A side-effect of the previous point is that those machines do not have access to the Grid.
The /nfshome0/<username> directory is shared and available from all the machines above, but has limited space.
The /data/user/<username> directory is not shared across the devices, but has larger capacity.
CMS Cluster Users Guide
Use curl with the --socks5 flag like so: curl --socks5 socks5://localhost:18080 <url>

Useful commands

Transfering files to/from P5 machines

From your own computer:

scp -r -o ProxyCommand='nc -x localhost:18080 -X 5 %h %p' <username>@gpu-c2a02-39-01.cms:/remote/path /local/path

This prevents the nc: invalid option -- '-' error.

Special GPU nodes

Info

This section is more or less taken from the Patatrack website systems subpage.

cmg-gpu1080

System information

Topology of the machine

Getting access to the machine

In order to get access to the machine you should send a request to subscribe to the CERN e-group: cms-gpu-devel.

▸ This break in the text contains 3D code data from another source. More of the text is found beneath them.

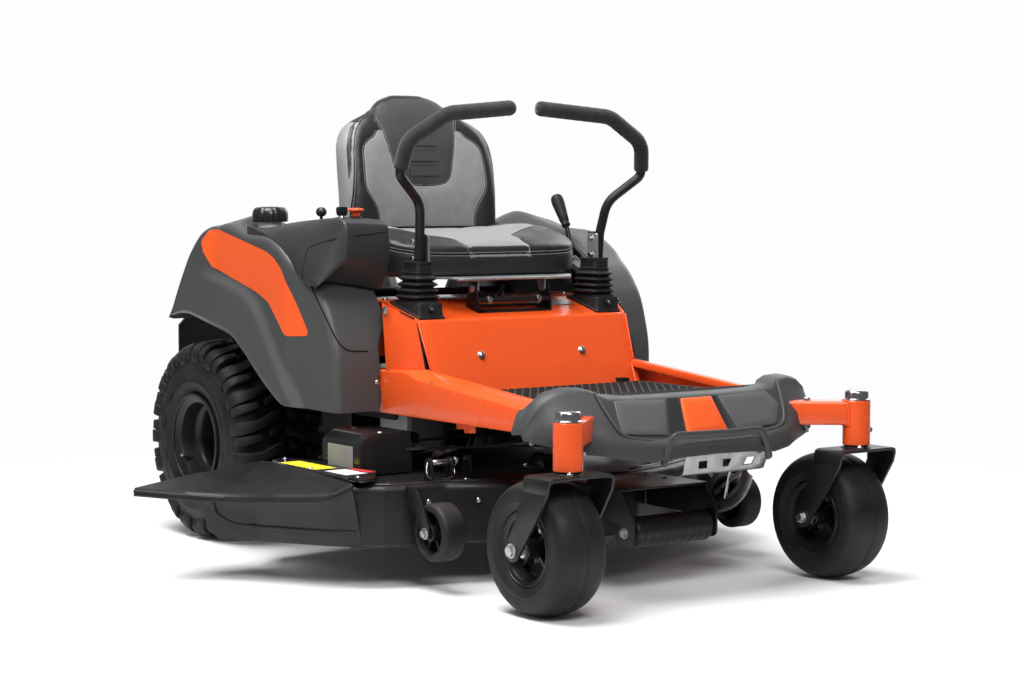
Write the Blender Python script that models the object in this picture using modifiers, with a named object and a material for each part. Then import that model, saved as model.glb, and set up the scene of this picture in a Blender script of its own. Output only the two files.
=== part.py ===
"""Residential zero turn mower with a 48 inch side-discharge deck.

Machine frame while modelling: X = 0 on the centre line with +X to the
operator's left, Y = 0 on the rear axle with the nose towards -Y, and Z = 0 on
the ground.  Every object hangs from one empty that shifts this frame so that
the finished part's origin is the middle of its footprint.  Lengths in metres.
"""
import math

import bpy
import bmesh
from mathutils import Matrix, Vector

# ---------------------------------------------------------------- dimensions
WHEELBASE = 1.2988          # rear axle to front wheel axle
REAR_R = 0.244              # rear tyre, about 20x10-8
REAR_W = 0.250
REAR_TRACK_X = 0.375
REAR_BEAD_R = 0.1020
FRONT_R = 0.1397            # front tyre, 11x6-5
FRONT_W = 0.122
CASTER_X = 0.396            # kingpin axis
CASTER_Y = -1.376
FRONT_X = 0.3933            # front wheel centre
TUBE_R = 0.030
TUBE_Z = (0.301, 0.399)
KINGPIN_R = 0.0130
RAIL_X = (0.287, 0.331)     # inner lip and outer face of the side rails
SHEET = 0.004
DECK_Z = (0.090, 0.223)     # skirt edge and top of the deck shell
DECK_HALF = 0.620
SPINDLE_X = 0.385
SPINDLE_SIDE_Y = -0.620
SPINDLE_MID_Y = -0.780
BLADE_LEN = 0.408
CHUTE_HINGE = (-0.557, -0.64, 0.243)
SEAT_HINGE = (0.0, -0.632, 0.628)
LEVER_X = 0.254             # boot and lever column
LEVER_Y = -0.620
LEVER_PIVOT_Z = 0.545       # fore and aft pivot
LEVER_SWING_Z = 0.600       # outward swing pivot
PANEL_TOP_Z = 0.562
FENDER_X = 0.500            # outer face of the fenders
FENDER_IN = 0.310
TANK_NECK = (-0.400, -0.215)
CRANK_Y = 0.150
GAP = 0.0004                # running gap between touching pieces

# footprint limits in the machine frame, for the final origin
X_MIN, X_MAX = -0.8802, 0.6195
Y_MIN, Y_MAX = -1.4378, 0.4200
ORIGIN = Vector((-(X_MIN + X_MAX) / 2, -(Y_MIN + Y_MAX) / 2, 0.0))

# -------------------------------------------------------------------- set-up
for ob in list(bpy.data.objects):
    bpy.data.objects.remove(ob, do_unlink=True)

parts = bpy.data.collections.new("zero_turn_mower")
cutters = bpy.data.collections.new("cutters")
bpy.context.scene.collection.children.link(parts)
bpy.context.scene.collection.children.link(cutters)


def material(name, color, rough, metal=0.0):
    mat = bpy.data.materials.new(name)
    mat.use_nodes = True
    node = mat.node_tree.nodes["Principled BSDF"]
    node.inputs["Base Color"].default_value = (*color, 1.0)
    node.inputs["Roughness"].default_value = rough
    node.inputs["Metallic"].default_value = metal
    return mat


ORANGE = material("orange_paint", (0.84, 0.12, 0.02), 0.35)
BLACK = material("black_paint", (0.012, 0.012, 0.013), 0.35)
GREY = material("fender_plastic", (0.075, 0.075, 0.078), 0.5)
MIDGREY = material("footrest_plastic", (0.11, 0.11, 0.115), 0.55)
VINYL = material("seat_vinyl", (0.05, 0.05, 0.053), 0.55)
FABRIC = material("seat_fabric", (0.18, 0.18, 0.18), 0.9)
RUBBER = material("rubber", (0.018, 0.018, 0.018), 0.75)
FOAM = material("grip_foam", (0.022, 0.022, 0.022), 0.9)
CHROME = material("chrome", (0.8, 0.8, 0.8), 0.08, 1.0)
ZINC = material("zinc", (0.6, 0.6, 0.6), 0.32, 1.0)
ALU = material("cast_aluminium", (0.45, 0.45, 0.46), 0.45, 1.0)
KNOB = material("orange_plastic", (0.85, 0.10, 0.02), 0.4)
PLASTIC = material("black_plastic", (0.02, 0.02, 0.02), 0.5)


def empty(name, location, parent=None):
    ob = bpy.data.objects.new(name, None)
    ob.empty_display_size = 0.05
    parts.objects.link(ob)
    ob.parent = parent
    base = machine_place(parent)
    ob.location = Vector(location) - base
    ob["place"] = list(location)
    return ob


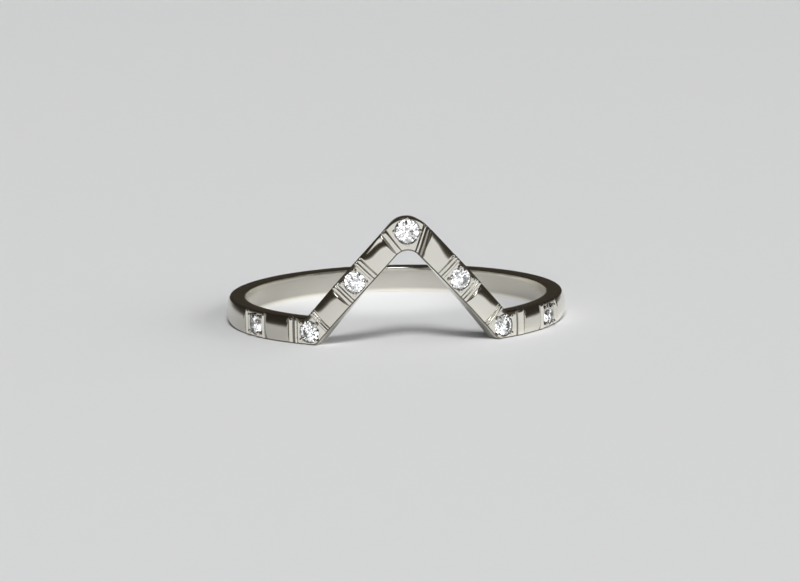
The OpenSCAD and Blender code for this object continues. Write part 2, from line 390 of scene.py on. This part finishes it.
def tangentHeight(a, b, stone):  # height of the flat over the plane through the face at a stone's middle
    s = stone["s"] + outerR * np.arctan2(a, outerR)
    for _ in range(seat["heightRounds"]):
        across = placeAcross(np.column_stack([s, stone["z"] + b]))
        lift = -band["flatSink"] - band["flatCrown"] * crownDrop(across)
        height = np.sqrt((outerR + lift) ** 2 - a ** 2) - outerR
        s = stone["s"] + outerR * np.arctan2(a, outerR + height)
    return height


def halfBand(side):  # points, shades, flow along the band, and faces of one half, laid out flat
    rungs, seatSpans = layRungs(side)
    lowPoint, upPoint = alongPath(lowerEdge, rungs["low"]), alongPath(upperEdge, rungs["up"])
    heading = upPoint - lowPoint
    heading /= np.hypot(*heading.T)[:, None]
    lowCosine = (heading * inwardOf(lowerEdge, rungs["low"], -1)).sum(1)
    upCosine = (-heading * inwardOf(upperEdge, rungs["up"], 1)).sum(1)
    lowStep = 1 / np.maximum(lowCosine, band["leastCosine"])
    upStep = 1 / np.maximum(upCosine, band["leastCosine"])
    rows = []  # points, lift, shade and flow across of one row of all rungs

    def fromLower(distance):
        return lowPoint + heading * (distance * lowStep)[:, None]

    def fromUpper(distance):
        return upPoint - heading * (distance * upStep)[:, None]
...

You should also send an email to Felice Pantaleo motivating the reason for the requested access.

Usage Policy

Normally, no more than 1 GPU per users should be used. To limit visible devices use

export CUDA_VISIBLE_DEVICES=<list of numbers>

Where <list of numbers> can be e.g. 0, 0,4, 1,2,3. Use nvidia-smi to check available resources.

Usage for ML studies

If you need to use the machine for training DNNs you could accidentally occupy all the GPUs, making them unavailable for other users.

For this reason you're kindly asked to use

import setGPU

before any import that will use a GPU (e.g. tensorflow). This will assign to you the least loaded GPU on the system.

It is strictly forbidden to use GPUs from within your jupyter notebook. Please export your notebook to a python program and execute it. The access to the machine will be revoked when failing to comply to this rule.